Being courageous for love is a story that is as classic as good versus evil. As a matter of fact, it is the story of good versus evil. Love is good. Love is the goal of all of the stories. What makes Wesley of the Princess Bride better than Humperdinck? Love. Wesley was the Dread Pirate Roberts, for Christ’s sake! You know that he did all kinds of nasty pirate stuff. He made people walk the plank and he pillaged and drank poisoned wine with the Australians. He was a badass. But he had love so he was the good guy.
One of the upsides of having a child with Asperger’s is that we have needed to really identify the emotions and educate our daughter on the appropriate and best response to each emotion. The negative emotions are easy. Talk about your fear. Don’t punch people when you are angry. It is the positive emotions, the love based feelings, that get a little sticky. Of course, one reason is that most adults wouldn’t know love if it bit them in the ass. They confuse love with lust and don’t want to pass down their wisdoms associated with lust and the funny feeling in their pants.
For the purposes of childhood lessons, husband-wife love and mommy-child love are the same thing. They are both the forms of love that come from knowing that you are going to be together for a very long time. With our daughter, we needed to tell her to say the words ‘I love you’. We let her try them out on us before she turned them out onto the world.
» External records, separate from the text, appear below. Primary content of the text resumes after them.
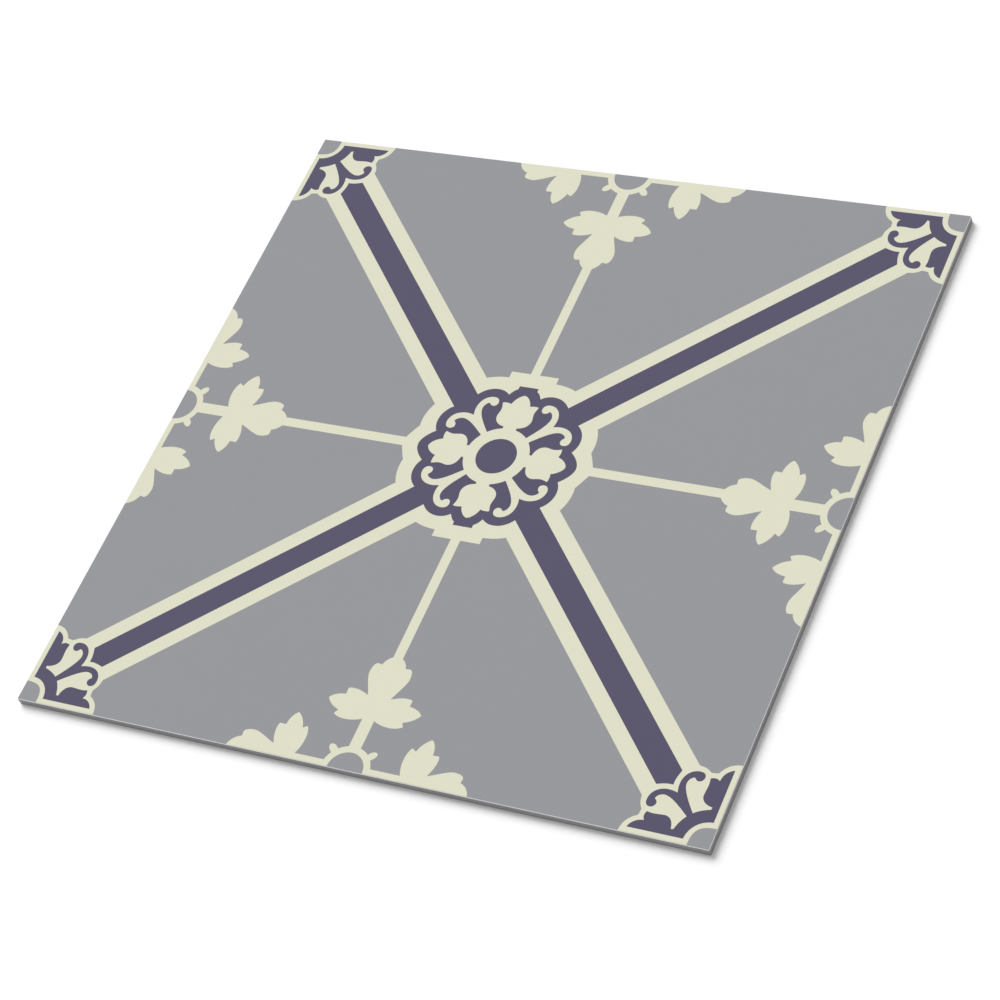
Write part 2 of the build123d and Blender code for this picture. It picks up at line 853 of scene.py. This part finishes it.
@dataclass(frozen=True)
class BoardFinish:
    """Rigid grey PVC with sawn sides and a lightly sanded back.

    Attributes:
        colour: of the board, linear.
        contrast: how much the board varies, as a share of its colour.
        cloud_share: how much of that comes from clouds in the PVC, where the rest comes from marks.
        fleck_start: where a fleck starts on its noise.
        fleck_full: where it has its full colour.
        fleck_gain: how bright a pale fleck is, against the board's colour.
        fleck_cover: how much of a fleck's own colour shows, from 0 to 1.
        cloud_scale: clouds to the metre.
        fleck_scale: places to the metre where there may be a fleck.
        back_end: how high the back's marks reach unbroken, in metres.
        side_start: from what height the sides have theirs alone, in metres.
        saw_marks: marks of the saw to the metre along X, Y and Z.
        sander_marks: marks of the sander to the metre along X, Y and Z.
        mark_depth: of the saw's and the sander's marks, in metres.
        roughness: of the board.
        cloud_dulling: how much the roughness varies from cloud to cloud.
        mark_dulling: how much it varies from mark to mark.
    """

    colour: Colour = (0.26, 0.26, 0.265)
    contrast: float = 0.3
    cloud_share: float = 0.4
    fleck_start: float = 0.62
    fleck_full: float = 0.72
    fleck_gain: float = 1.5
    fleck_cover: float = 0.25
    cloud_scale: float = 60.0
    fleck_scale: float = 1700.0
    back_end: float = 0.02 * MM
    side_start: float = 0.06 * MM
    saw_marks: tuple[float, float, float] = (90.0, 90.0, 5200.0)
    sander_marks: tuple[float, float, float] = (14.0, 900.0, 900.0)
    mark_depth: float = 0.05 * MM
    roughness: float = 0.56
    cloud_dulling: float = 0.12
    mark_dulling: float = 0.16

    def material(self, name: str) -> bpy.types.Material:
        """Builds the board's material.

        Args:
            name: the material's name.

        Returns:
            The material.
        """
        material, bench = new_material(name)
        place = bench.position()
        height = bench.add("ShaderNodeSeparateXYZ", None, {0: place}, "Z")
        back = 1 - bench.rise(height, self.back_end, self.side_start)
        clouds = bench.noise(place, self.cloud_scale, detail=4.0)
        specks = bench.noise(place, self.fleck_scale, detail=1.0, seed=FLECK_SEED)
        flecks = bench.rise(specks, self.fleck_start, self.fleck_full)
        sawing = bench.noise(bench.stretched(place, self.saw_marks))
        sanding = bench.noise(bench.stretched(place, self.sander_marks), detail=4.0, seed=SANDER_SEED)
        marks = sawing * (1 - back) + sanding * back
        tone = clouds * self.cloud_share + marks * (1 - self.cloud_share)
        dark, light = (shaded(self.colour, 1 + way * self.contrast) for way in (-1, 1))
        body = bench.blend(tone, dark, light)
        dulling = (clouds - NOISE_MIDDLE) * self.cloud_dulling + (marks - NOISE_MIDDLE) * self.mark_dulling
        bench.finish(bench.add("ShaderNodeBsdfPrincipled", None, {
            "Base Color": bench.blend(flecks * self.fleck_cover, body, shaded(self.colour, self.fleck_gain)),
            "Roughness": self.roughness + dulling,
            "Normal": bench.bump(marks, self.mark_depth),
        }))
        return material


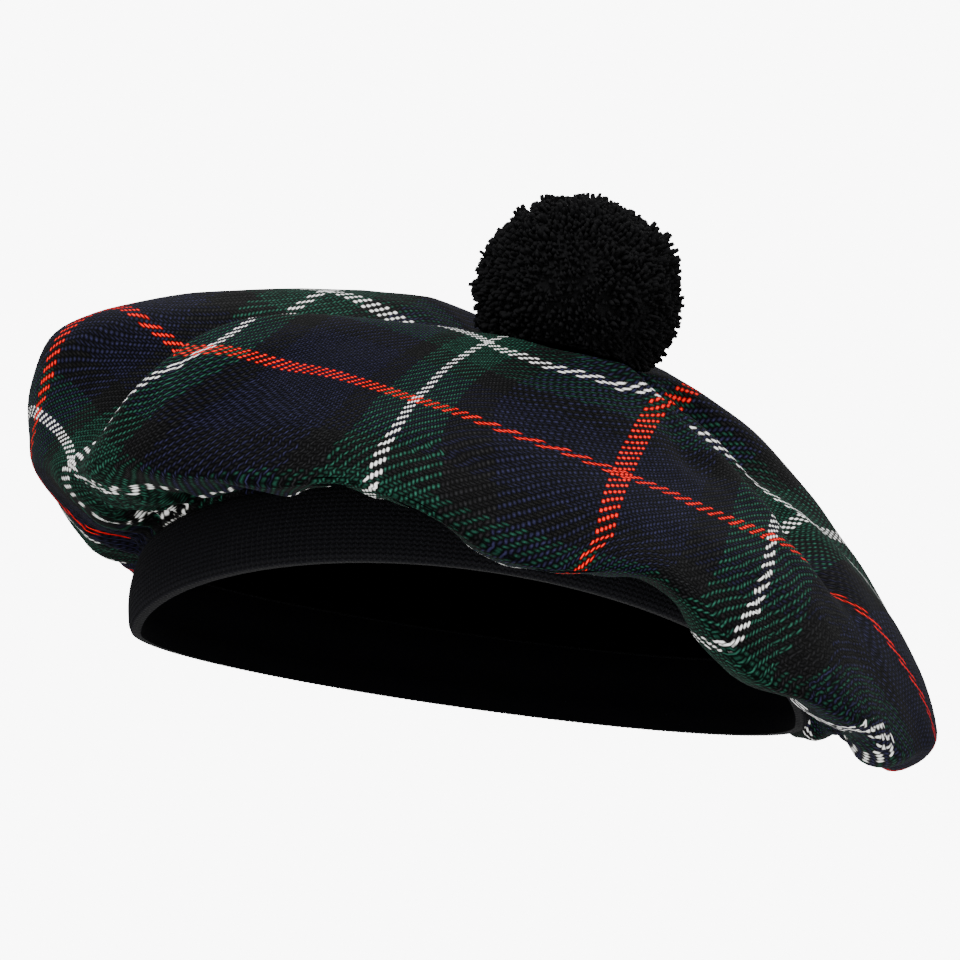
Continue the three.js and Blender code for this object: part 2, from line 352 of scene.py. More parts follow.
def section_stations(azimuth):
    """The points that each section of the crown passes, from the pad's edge to the seam."""
    degrees = np.degrees(azimuth)

    def place(reach, height, kept):
        x = CENTRE_X * kept + reach * np.cos(azimuth)
        return np.stack([x, reach * np.sin(azimuth), height + 0 * azimuth], axis=-1)

    stations = [place(PAD_REACH, CENTRE_HEIGHT, 1)]
    for name, kept in FORMS:
        reach = periodic(SECTIONS, SECTION_COLUMNS.index(name + "_reach"), degrees) * MM
        height = periodic(SECTIONS, SECTION_COLUMNS.index(name + "_height"), degrees) * MM
        stations.append(place(reach, height, kept))
    stations.append(rim_point(azimuth, -NECK_OUTSET, BAND_HEIGHT + NECK_RISE))
    stations.append(rim_point(azimuth, SEAM_INSET, BAND_HEIGHT + GAP))
    return stations


def crown_grid():
    """The crown's outer surface: its rows of points from the pad out to the seam."""
    azimuth = np.arange(CROWN_COLUMNS) * TURN / CROWN_COLUMNS
    stations = section_stations(azimuth)
    last = len(stations) - 1
    spans = [
        np.linalg.norm(stations[i + 1] - stations[i], axis=1, keepdims=True) ** SPAN_POWER
        for i in range(last)
    ]
    tangents = [(stations[1] - stations[0]) / spans[0] * np.array([1, 1, 0])]
    for i in range(1, last):
        tangents.append((stations[i + 1] - stations[i - 1]) / (spans[i] + spans[i - 1]))
    tangents.append((stations[last] - stations[last - 1]) / spans[last - 1])
    centre = np.array([CENTRE_X, 0, CENTRE_HEIGHT])
    rows, places = [], []
    for k, steps in enumerate(CROWN_STEPS):
        for i in range(1, steps + 1):
            t = i / steps
            if k == 0:
                rows.append(centre + (stations[0] - centre) * t)
            else:
                low, high, span = k - 1, k, spans[k - 1]
                rows.append(hermite(
                    stations[low], tangents[low] * span, stations[high], tangents[high] * span, t,
                ))
            places.append(k + t)
    return azimuth, np.array(places), np.array(rows)


def grid_normals(rows):
    """The outward direction at each point of the crown's grid."""
    around = np.roll(rows, -1, axis=1) - np.roll(rows, 1, axis=1)
    along = np.gradient(rows, axis=0)
    normals = np.cross(along, around)
    normals /= np.maximum(np.linalg.norm(normals, axis=2, keepdims=True), 1e-12)
    return normals


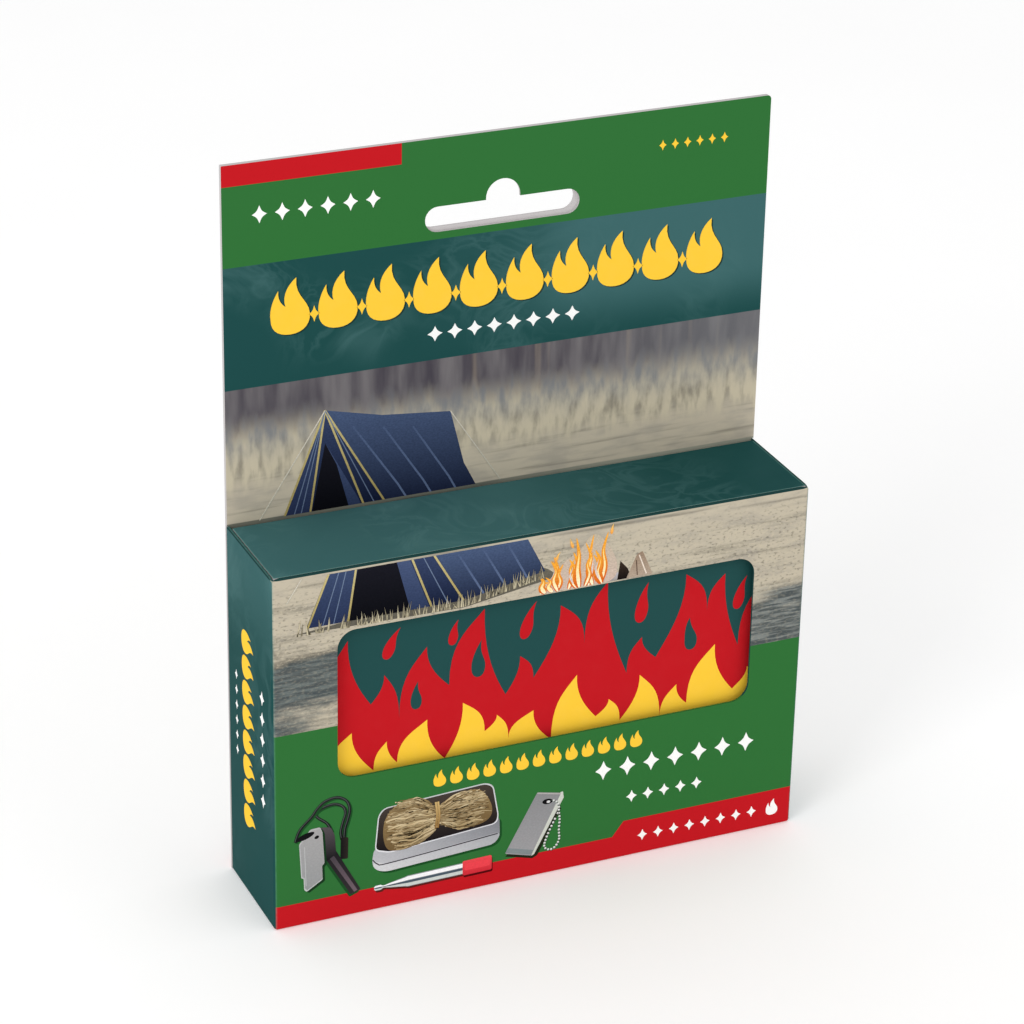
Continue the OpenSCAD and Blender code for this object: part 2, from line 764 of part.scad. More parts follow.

We like to make it seem that being a wimp is a function of physical strength but everyone knows that it is characteristic of the mind. It is self-confidence, self-esteem and the core knowledge that love is yours to own. A child who claims love as his or her own, one who knows it right down to the root of their soul, will be able to take on the world. Teach your children to love. Teach them to be courageous with love. They can’t be shy, they can’t be wimpy, with love.